Running that little camp in our home lead me to addressing a greater need in our local elementary school. One of the parents informed me that our school had lost funds for an art teacher and that there would be no art class next year. She asked me, “What would you do with an art ancillary class?” For the past few months I have been working on the answer. I start working with 125 students next week.

As I reflect on Bill’s talk on Sunday, I began getting clarity about one of the reasons I am so passionate about the curriculum I have been developing. It is directly related to Bill’s talk on Sunday. For the past 13 years I have encountered brilliant and passionate students. Young people carrying the burden of global problems, advocates and activists frustrated by the education system’s one path fits all mentality. We live in a world that deeply needs to cultivate creativity, varying perspectives, passion, and action in ways that empower innovation. We need to cultivate the skills that will creatively address our failing environmental, social, economical, and political systems. The curriculum I am building introduces elementary students to the creative process, highlights how art movements, masterpieces, and masters expressed and addressed challenges, creatively integrating and innovating. This art program will host local businesses and see where skills in observation, mindfulness, expression, and problem-solving have real world application. This may not be the largest and most immediate world need, but it is where I find myself occupying space, where my experience and passion meet action that brings me the most energy and meaning.

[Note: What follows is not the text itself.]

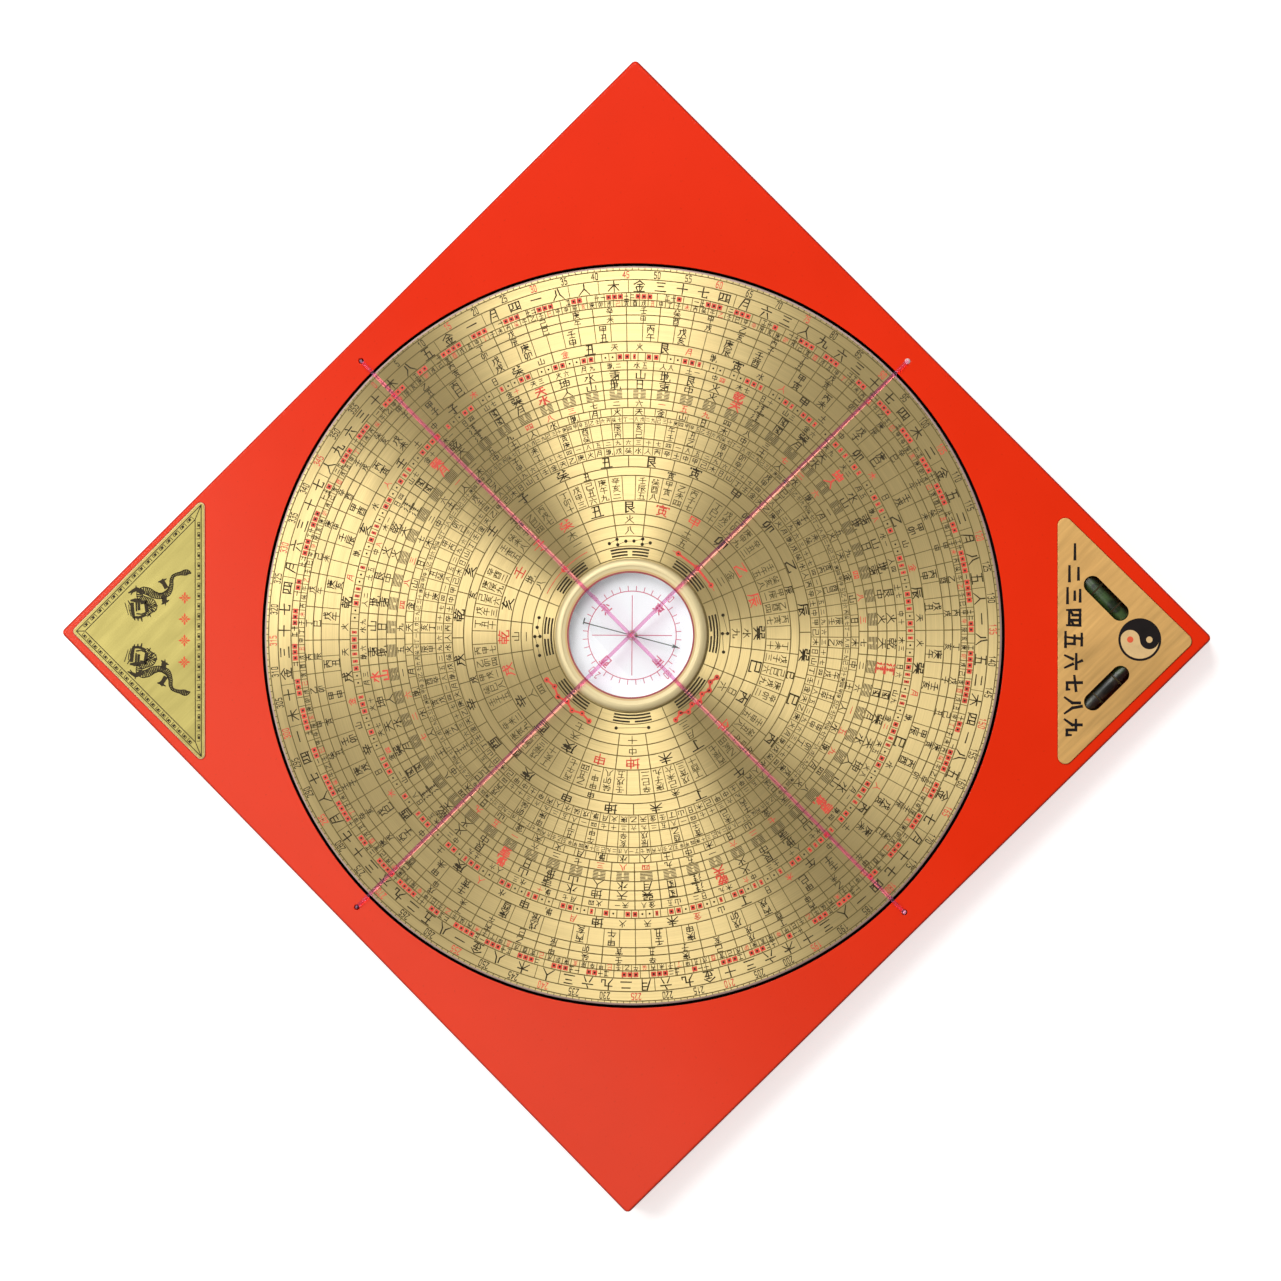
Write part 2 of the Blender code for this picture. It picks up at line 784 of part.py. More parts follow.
def needle_outline():
    """The needle seen from above: an arrow head at +X, a slim blade and an eye at -X."""
    half = NEEDLE_WIDTH / 2
    head = NEEDLE_HEAD_WIDTH / 2
    neck = NEEDLE_HALF_LENGTH - NEEDLE_HEAD_LENGTH
    barb = neck - head
    ring = CAP_RADIUS + FINE_GAP + NEEDLE_RING_WALL
    ring_start = math.asin(half / ring)
    eye_start = math.asin(half / NEEDLE_EYE_RADIUS)
    eye = NEEDLE_EYE_RADIUS - NEEDLE_HALF_LENGTH
    upper = [(NEEDLE_HALF_LENGTH, 0.0), (barb, head), (neck, half)]
    for step in range(CORNER_STEPS + 1):
        angle = ring_start + (math.pi - 2 * ring_start) * step / CORNER_STEPS
        upper.append((ring * math.cos(angle), ring * math.sin(angle)))
    for step in range(CORNER_STEPS + 1):
        angle = eye_start + (math.pi - eye_start) * step / CORNER_STEPS
        upper.append((
            eye + NEEDLE_EYE_RADIUS * math.cos(angle),
            NEEDLE_EYE_RADIUS * math.sin(angle),
        ))
    lower = [(x, -y) for x, y in reversed(upper[1:-1])]
    return upper[:-1] + [(-NEEDLE_HALF_LENGTH, 0.0)] + lower


def make_needle(steel, needle_frame):
    """The magnetised needle, a flat blade with its ring round the cap and an eye in its tail."""
    needle = prism(
        "compass_needle",
        needle_outline(),
        NEEDLE_Z,
        NEEDLE_Z + NEEDLE_THICK,
        steel,
        needle_frame,
    )
    holes = (
        ("needle_ring_cutter", 0.0, CAP_RADIUS + FINE_GAP),
        (
            "needle_eye_cutter",
            NEEDLE_EYE_RADIUS - NEEDLE_HALF_LENGTH,
            NEEDLE_EYE_RADIUS - NEEDLE_EYE_WALL,
        ),
    )
    for name, along, radius in holes:
        hole = turned(
            name,
            [
                (0.0, NEEDLE_Z - CUT_OVERRUN),
                (radius, NEEDLE_Z - CUT_OVERRUN),
                (radius, NEEDLE_Z + CUT_OVERRUN),
                (0.0, NEEDLE_Z + CUT_OVERRUN),
            ],
            TINY_STEPS,
            None,
            needle_frame,
        )
        hole.location = (along, 0.0, 0.0)
        cut(needle, hole)
    return needle


# Cross threads


def thread_half(sway):
    """One half of a thread's route, as (distance from the centre, height), going outwards.

    It leaves the crossing, rests on the bezel's crest and on the dial's rim, turns over the
    lip of its hole and drops through its knot.
    """
    lift = THREAD_RADIUS + THREAD_GAP
    inner = APERTURE_RADIUS + BEZEL_INNER_WIDTH + BEZEL_GROOVE
    crest = (inner + BEZEL_RADIUS) / 2
    hole = THREAD_HOLE_DISTANCE
    bend_z = BASE_TOP_Z + lift - THREAD_BEND
    route = [
        (0.0, BEZEL_CREST_Z + lift + sway),
        (crest, BEZEL_CREST_Z + lift),
        (DIAL_RADIUS - FACE_BEVEL_WIDTH, FACE_TOP_Z + lift),
    ]
    for step in range(THREAD_BEND_STEPS + 1):
        angle = math.pi / 2 * (1 - step / THREAD_BEND_STEPS)
        route.append((
            hole - THREAD_BEND + THREAD_BEND * math.cos(angle),
            bend_z + THREAD_BEND * math.sin(angle),
        ))
    route.append((hole, KNOT_Z - THREAD_TAIL))
    return route


def make_thread(name, look, heading, sway):
    """A whole thread, from the tail under one knot to the tail under the opposite one."""
    half = thread_half(sway)
    whole = [(-along, height) for along, height in reversed(half[1:])] + half
    curve = bpy.data.curves.new(name, "CURVE")
    curve.dimensions = "3D"
    curve.bevel_depth = THREAD_RADIUS
    curve.bevel_resolution = THREAD_SIDES
    curve.use_fill_caps = True
    line = curve.splines.new("POLY")
    line.points.add(len(whole) - 1)
    for point, (along, height) in zip(line.points, whole):
        point.co = (along, 0.0, height, 1.0)
    curve.materials.append(look)
    made = bpy.data.objects.new(name, curve)
    bpy.context.scene.collection.objects.link(made)
    made.rotation_euler = (0.0, 0.0, heading)
    return made


def make_knot(number, place, look):
    """A stopper knot drawn tight round a thread's end, in the bore under its hole."""
    hole = THREAD_RADIUS + FINE_GAP
    middle = KNOT_Z + KNOT_LENGTH / 2
    edge = KNOT_LENGTH / 8
    knot = turned(
        f"thread_knot_{number}",
        [
            (hole, KNOT_Z),
            (KNOT_WAIST, KNOT_Z),
            (KNOT_RADIUS, KNOT_Z + edge),
            (KNOT_RADIUS, middle - edge),
            (KNOT_WAIST, middle),
            (KNOT_RADIUS, middle + edge),
            (KNOT_RADIUS, KNOT_TOP_Z - edge),
            (KNOT_WAIST, KNOT_TOP_Z),
            (hole, KNOT_TOP_Z),
        ],
        TINY_STEPS,
        look,
    )
    knot.location = (*place, 0.0)
    return knot


# Corner plates


def make_corner_plate(name, turn, look):
    """A thin triangular plate in its seat on a corner of the base."""
    plate = prism(name, plate_outline(0.0), PLATE_Z, PLATE_TOP_Z, look)
    plate.rotation_euler = (0.0, 0.0, turn)
    return plate


def cut_windows(plate):
    """Cuts the window over each vial."""
    for name, place, turn, _ in vial_places():
        window = prism(
            f"window_cutter_{name}",
            oblong(WINDOW_LENGTH, WINDOW_WIDTH),
            PLATE_Z - CUT_OVERRUN,
            PLATE_TOP_Z + CUT_OVERRUN,
        )
        window.location = (place[0], place[1], 0.0)
        window.rotation_euler = (0.0, 0.0, turn)
        cut(plate, window)


# Spirit levels, each drawn along X about its own centre


def bore_profile(shrink, start, end):
    """A barrel-shaped bore's wall, widest in the middle, as (radius, place along) points."""
    widest = VIAL_RADIUS - VIAL_WALL - shrink
    points = []
    for step in range(VIAL_BARREL_STEPS + 1):
        along = start + (end - start) * step / VIAL_BARREL_STEPS
        bow = (2 * step / VIAL_BARREL_STEPS - 1) ** 2
        points.append((widest - VIAL_BARREL * bow, along))
    return points


def make_vial(name, frame, clear):
    """The clear tube, closed at one end and bored from the other."""
    end = VIAL_LENGTH / 2
    start = VIAL_END_WALL - end
    bore = bore_profile(0.0, start, end - PLUG_LENGTH)
    mouth = bore[-1][0]
    return turned(
        f"vial_{name}_tube",
        [
            (0.0, -end),
            (VIAL_RADIUS - VIAL_EDGE, -end),
            (VIAL_RADIUS, VIAL_EDGE - end),
            (VIAL_RADIUS, end - VIAL_EDGE),
            (VIAL_RADIUS - VIAL_EDGE, end),
            (mouth, end),
        ]
        + list(reversed(bore))
        + [(0.0, start)],
        SMALL_STEPS,
        clear,
        frame,
        along_x=True,
    )


def make_plug(name, frame, look):
    """The plug that closes the tube's open end."""
    end = VIAL_LENGTH / 2
    inner = end - PLUG_LENGTH + FINE_GAP
    radius = VIAL_RADIUS - VIAL_WALL - VIAL_BARREL - FINE_GAP
    return turned(
        f"vial_{name}_plug",
        [
            (0.0, inner),
            (radius, inner),
            (radius, end - VIAL_EDGE / 2),
            (radius - VIAL_EDGE / 2, end),
            (0.0, end),
        ],
        SMALL_STEPS,
        look,
        frame,
        along_x=True,
    )


def bubble_mesh(name, grow, stretch, lift):
    """A flattened bubble grown by a gap, with its ends pulled along X and its top pulled up."""
    bm = bmesh.new()
    bmesh.ops.create_uvsphere(bm, u_segments=SMALL_STEPS // 2, v_segments=BUBBLE_RINGS, radius=1.0)
    bmesh.ops.rotate(bm, verts=bm.verts, matrix=Matrix.Rotation(math.pi / 2, 3, "Y"))
    sizes = (BUBBLE_LENGTH / 2 + grow, BUBBLE_WIDTH / 2 + grow, BUBBLE_DEPTH / 2 + grow)
    bmesh.ops.scale(bm, verts=bm.verts, vec=sizes)
    for vert in bm.verts:
        vert.co.x += math.copysign(stretch, vert.co.x)
        vert.co.z += lift if vert.co.z > grow else 0.0
    return finished(bm, name)


def bubble_height():
    """The bubble's centre above the vial's axis, where its top lies just under the bore."""
    return VIAL_RADIUS - VIAL_WALL - VIAL_BARREL - FINE_GAP - BUBBLE_DEPTH / 2


def make_liquid(name, frame, look):
    """The liquid that fills the bore, but for the channel that the bubble travels in."""
    end = VIAL_LENGTH / 2
    start = VIAL_END_WALL - end + FINE_GAP
    stop = end - PLUG_LENGTH
    liquid = turned(
        f"vial_{name}_liquid",
        [(0.0, start)] + bore_profile(FINE_GAP, start, stop) + [(0.0, stop)],
        SMALL_STEPS,
        look,
        frame,
        along_x=True,
    )
    cutter_name = f"bubble_channel_cutter_{name}"
    mesh = bubble_mesh(cutter_name, FINE_GAP, BUBBLE_TRAVEL, BUBBLE_DEPTH / 2)
    channel = add_object(cutter_name, mesh, None, frame)
    channel.location = (0.0, 0.0, bubble_height())
    cut(liquid, channel)
    return liquid


def make_bubble(name, frame, look, rest):
    """The bubble at its place along the vial."""
    node = f"vial_{name}_bubble"
    bubble = add_object(node, bubble_mesh(node, 0.0, 0.0, 0.0), look, frame)
    bubble.location = (rest, 0.0, bubble_height())
    return bubble


def main():
    for old in list(bpy.data.objects):
        bpy.data.objects.remove(old)

    red = material("red_lacquer", (0.80, 0.035, 0.012), 0.28)
    black = material("black_phenolic", (0.012, 0.011, 0.011), 0.45)
    brass = material("brushed_brass", (0.62, 0.47, 0.20), 0.32, 1.0)
    bezel_brass = material("polished_brass", (0.80, 0.60, 0.28), 0.18, 1.0)
    gold = material("gold_plate", (0.70, 0.60, 0.26), 0.45, 0.6)
    bronze = material("bearing_bronze", (0.45, 0.25, 0.12), 0.4, 1.0)
    steel = material("bright_steel", (0.50, 0.50, 0.50), 0.3, 1.0)
    blued = material("blued_steel", (0.06, 0.08, 0.09), 0.3, 1.0)
    white = material("white_card", (0.86, 0.87, 0.90), 0.6)
    rubber = material("black_rubber", (0.02, 0.02, 0.02), 0.8)
    glass = material("clear_glass", (0.95, 0.97, 0.98), 0.02, 0.0, 1.0)
    acrylic = material("clear_acrylic", (0.92, 0.97, 0.93), 0.05, 0.0, 1.0)
    green = material("green_spirit", (0.05, 0.30, 0.10), 0.1, 0.0, 0.7)
    air = material("bubble_air", (0.70, 0.90, 0.72), 0.05, 0.0, 0.8)
    pink = material("pink_thread", (0.85, 0.12, 0.25), 0.55)

    dial_frame = frame_empty("dial_axis", (0.0, 0.0, 0.0))
    needle_frame = frame_empty("needle_axis", (0.0, 0.0, 0.0), NEEDLE_HEADING)

    make_base(red)
    make_bush(bronze, None)
    make_hub(brass, dial_frame)
    make_washer(steel, dial_frame)
    make_screw(steel, dial_frame)
    make_core(black, dial_frame)
    make_face(brass, dial_frame)
    make_cup(brass, dial_frame)
    make_card(white, dial_frame)
    make_gasket(rubber, dial_frame)
    make_lens(glass, dial_frame)
    make_bezel(bezel_brass, dial_frame)
    make_pin(steel, dial_frame)
    make_cap(bezel_brass, needle_frame)
    make_needle(blued, needle_frame)
    make_thread("thread_x", pink, 0.0, -THREAD_SWAY)
    make_thread("thread_y", pink, math.pi / 2, THREAD_SWAY)
    for number, place in enumerate(thread_hole_places(), 1):
        make_knot(number, place, pink)
    make_corner_plate("plain_corner_plate", PLAIN_CORNER_TURN, gold)
    cut_windows(make_corner_plate("level_corner_plate", LEVEL_CORNER_TURN, brass))
    for name, place, turn, rest in vial_places():
        frame = frame_empty(f"vial_{name}_frame", place, turn)
        make_vial(name, frame, acrylic)
        make_plug(name, frame, acrylic)
        make_liquid(name, frame, green)
        make_bubble(name, frame, air, rest)


main()
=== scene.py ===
"""Dresses a Chinese direction-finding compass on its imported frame: a lacquered square base, a
brushed brass dial with inked rings, a needle capsule, two cross threads and two corner plates.

Lengths are in metres in the frame's own axes. A dial angle is in degrees clockwise from the
dial's north, which lies along +Y but for the small turn that the dial is left at.
"""

import bmesh
import bpy
import numpy as np
from bpy.props import FloatProperty, FloatVectorProperty, PointerProperty
from bpy.types import Operator, Panel, PropertyGroup
from mathutils import Matrix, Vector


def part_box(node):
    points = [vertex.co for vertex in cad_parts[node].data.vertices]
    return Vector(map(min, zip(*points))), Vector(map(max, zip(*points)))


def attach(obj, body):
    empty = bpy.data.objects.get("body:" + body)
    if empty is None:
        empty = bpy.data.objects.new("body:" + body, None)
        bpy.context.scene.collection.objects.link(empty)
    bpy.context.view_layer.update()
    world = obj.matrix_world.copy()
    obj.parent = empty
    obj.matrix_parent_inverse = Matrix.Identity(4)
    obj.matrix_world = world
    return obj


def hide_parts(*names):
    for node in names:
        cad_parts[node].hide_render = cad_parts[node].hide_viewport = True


bl_info = {
    "name": "Direction-finding compass",
    "version": (1, 0, 0),
    "blender": (4, 5, 0),
    "location": "3D View > Sidebar > Compass",
    "description": "Builds the finished compass over its packed frame",
    "category": "Add Mesh",
}

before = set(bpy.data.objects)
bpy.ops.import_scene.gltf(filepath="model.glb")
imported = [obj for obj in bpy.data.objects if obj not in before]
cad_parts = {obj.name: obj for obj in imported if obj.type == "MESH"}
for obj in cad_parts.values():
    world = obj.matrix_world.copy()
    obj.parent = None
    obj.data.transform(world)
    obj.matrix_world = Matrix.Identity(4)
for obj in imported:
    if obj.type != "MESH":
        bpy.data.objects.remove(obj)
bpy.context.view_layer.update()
MM = 0.001
MICRON = 0.000001
MERGE_DISTANCE = 1e-7  # points nearer than this are one point
INK_LEVELS = 11  # strokes of one print lie at so many heights, a micron apart
OVERRUN = 1.0 * MM  # how far a cutter reaches past what it cuts


def top(node):
    """The height of a frame node's highest point."""
    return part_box(node)[1].z


def bottom(node):
    """The height of a frame node's lowest point."""
    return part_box(node)[0].z


# Sizes and colours that a user would change


def length(name, description, millimetres):
    """A length property with its default in millimetres."""
    return FloatProperty(
        name=name, description=description, default=millimetres * MM, unit="LENGTH", precision=5
    )


def colour(name, description, values):
    """A linear colour property."""
    return FloatVectorProperty(
        name=name, description=description, default=values, subtype="COLOR", min=0.0, max=1.0
    )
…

Bill’s talk this week reminded me that we need to cultivate these skills, developing a spirit of ingenuity, a mind that can detach from the way it’s always been, a heart of compassion for ourselves and others, and a spirit of discernment to see what to address where we can be the most impactful and the most energized and sustained.

We don’t have time for anything else. What is ours to do may not be the most obvious or the most high profile, or the most clear. One of the things I find hardest to do as the stakes get higher, the ads get more persistent, and the voices that separate us get louder, is to sit with the still small voice and listen. And yet, I know this is the only way to be mindful of the spot I stand in and the feet I have to move me. It is the one true guide that knows where my experience, my energy, and my heart know where my work is my play, where I might follow the breadcrumbs and leave a trail of flowers. Here is a poem I wrote this week while contemplating painting, play, and purpose.

Toes in rabbit holes,
solid ground under heels.

Lost in rhythms of strokes,
tinted sloshing wave peaks.

Wrestling edges where
shadows meet vibrant light.

Moist roots, lashes touch,
in mystery of night.

Tangled release reveals
forms, shapes, and matter.

What could come to exist
that already hasn’t?

What is mine to wrestle?
What is mine to release?

What is life without product or impact,
the cost of my peace?

The question rhetorical,
drama, vague, and abstract.

The song of my heart
vivid, alive, and concrete.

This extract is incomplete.